Eurobank CEO Fokion Karavias has warned of a significant loss of investment momentum under Greece’s Recovery and Resilience Facility (RRF), estimating that projects worth €6–8 billion are ultimately failing to be included in the program’s loan financing pillar.

Speaking at the “Circle of Ideas” forum, Karavias stressed that the main issue lies in insufficient coordination between the state, banks, and the business sector, resulting in a large number of mature investment plans being left outside the RRF financing framework.

Billions in investment projects excluded

According to his assessment, the scale of the missed investment opportunity includes:

  • €3–4 billion in RRF-related bank loans,
  • while the total affected investment pipeline reaches €6–8 billion.

Karavias noted that part of these projects may still be financed through alternative channels such as the banking system or the Hellenic Development Bank, but a portion is likely to remain unimplemented.

He also pointed out that around €2 billion has already been redirected to the Development Bank, which serves as a complementary financing channel, primarily for SMEs.

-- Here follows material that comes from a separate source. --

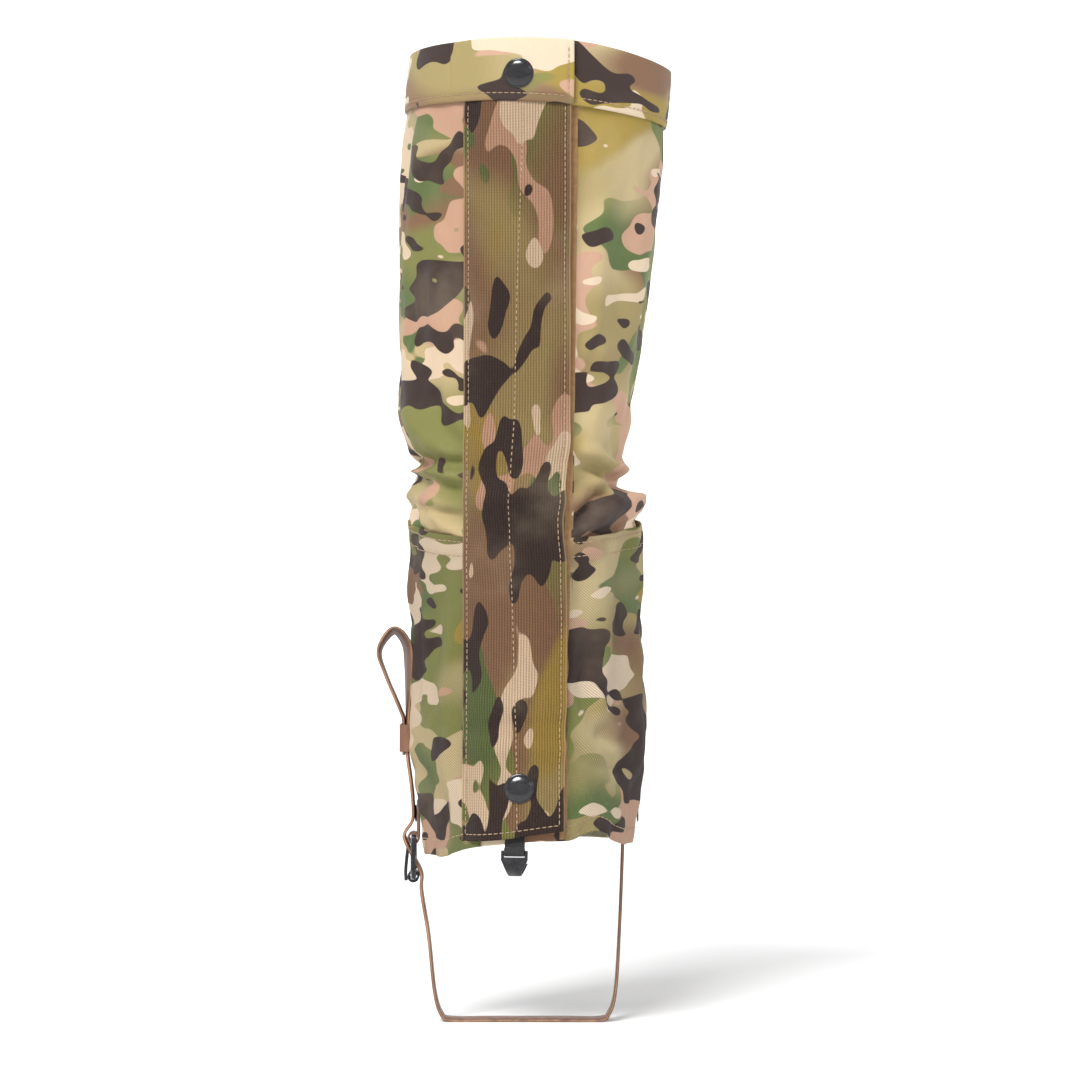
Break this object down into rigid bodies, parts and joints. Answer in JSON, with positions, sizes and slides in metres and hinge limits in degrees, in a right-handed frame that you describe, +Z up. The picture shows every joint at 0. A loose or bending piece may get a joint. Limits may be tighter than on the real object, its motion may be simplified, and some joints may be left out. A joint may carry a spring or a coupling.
{
  "type": "hiking gaiter",
  "caption": "Calf-high hiking gaiter for the right leg: camouflage fabric tube with a snapped front storm flap, lace hook and under-boot strap with a prong buckle.",
  "frame": {"origin": "top face of the strap under the boot, on the axis of the leg", "axes": "+Z up the leg, -Y to the front of the leg, +X to the inner side of the leg"},
  "size_m": [0.1505, 0.1591, 0.5006],
  "materials": {
    "camo_nylon": "light woven nylon with a soft camouflage print",
    "camo_cordura": "coarse textured nylon with a soft camouflage print",
    "binding": "grosgrain tape",
    "elastic": "ribbed elastic",
    "touch_tape": "hook and loop pile",
    "webbing": "ribbed webbing",
    "strap": "coated strap with pale cut edges",
    "snap_gloss": "gloss black enamel",
    "black_metal": "black coated metal, worn at the edges"
  },
  "bodies": {
    "shell": {"collar_band": "camo_nylon", "collar_elastic": "elastic", "upper_outer_panel": "camo_nylon", "upper_inner_panel": "camo_nylon", "lower_outer_panel": "camo_cordura", "lower_inner_panel": "camo_cordura", "ankle_elastic": "elastic", "back_seam_tape": "binding", "underlap_placket": "camo_nylon", "loop_tape": "touch_tape", "snap_stud_top": "black_metal", "snap_stud_bottom": "black_metal", "snap_stud_back_top": "black_metal", "snap_stud_back_bottom": "black_metal", "hook_webbing": "webbing", "strap_keeper": "strap", "strap_tail": "strap", "outer_rivet": "black_metal", "outer_rivet_burr": "black_metal", "inner_rivet": "black_metal", "inner_rivet_burr": "black_metal"},
    "front_flap": {"storm_flap": "camo_nylon", "collar_tab": "camo_nylon", "hook_tape": "touch_tape", "snap_cap_top": "snap_gloss", "snap_cap_bottom": "snap_gloss", "snap_socket_top": "black_metal", "snap_socket_bottom": "black_metal"},
    "foot_strap": {"foot_strap": "strap", "buckle_tab": "strap", "buckle_frame": "black_metal"},
    "buckle_prong": {"buckle_prong": "black_metal"},
    "buckle_roller": {"buckle_roller": "black_metal"},
    "lace_hook": {"lace_hook": "black_metal"}
  },
  "joints": [
    {"name": "flap_hinge", "type": "hinge", "parent": "shell", "child": "front_flap", "pos_m": [-0.0304, -0.0571, 0.281], "axis": [0, -0.0279, -0.9996], "range_deg": [0, 165]},
    {"name": "foot_strap_swing", "type": "hinge", "parent": "shell", "child": "foot_strap", "pos_m": [0, 0, 0.105], "axis": [1, 0, 0], "range_deg": [-25, 25]},
    {"name": "prong_lift", "type": "hinge", "parent": "foot_strap", "child": "buckle_prong", "pos_m": [-0.05729, 0, 0.0925], "axis": [0, 1, 0], "range_deg": [0, 10]},
    {"name": "roller_spin", "type": "hinge", "parent": "foot_strap", "child": "buckle_roller", "pos_m": [-0.05729, 0, 0.073], "axis": [0, 1, 0], "continuous": true},
    {"name": "lace_hook_swing", "type": "hinge", "parent": "shell", "child": "lace_hook", "pos_m": [-0.00498, -0.07634, 0.0906], "axis": [-0.9833, 0.1822, 0], "range_deg": [-15, 90]}
  ]
}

“Overall positive experience, but coordination failures”

Despite the concerns, the Eurobank CEO described the Recovery Fund as overall a positive policy experience, clarifying that the main issue does not lie in the design of the program but in its operational implementation and coordination mechanisms.

He added that the full extent of the financing gap became apparent only recently, as strong demand and tight deadlines exposed structural limits in available funding capacity.

Inflation, interest rates, and geopolitical risks

Karavias also issued broader macroeconomic warnings, noting that:

  • a potential rise in oil prices above $100 per barrel could intensify inflationary pressures,
  • geopolitical tensions remain a key source of global economic uncertainty.

Within this context, he estimated that:

  • interest rates could move toward the 3% level,
  • while Greece’s growth rate may settle below 2%, without a sharp slowdown.

He also highlighted that Europe continues to show hesitation toward deeper fiscal and economic integration, which limits long-term growth potential.

Banking sector and financing conditions

Referring to the banking system, Karavias stressed that criticism of the sector should be assessed carefully, pointing to issues such as non-performing loans and access to credit for households and businesses.

However, he added that Greek banks do not materially deviate from the European average in terms of interest margins and returns.

The broader challenge of the Recovery Fund

Karavias’ remarks add to a growing body of concerns from both the banking and business sectors, suggesting that while the Recovery Fund has acted as a powerful investment catalyst, its final impact will depend on whether coordination bottlenecks and implementation delays are effectively addressed.

The central question now is whether the available investment pipeline will be fully transformed into real projects on the ground—or whether a significant share will be lost in transition from planning to execution.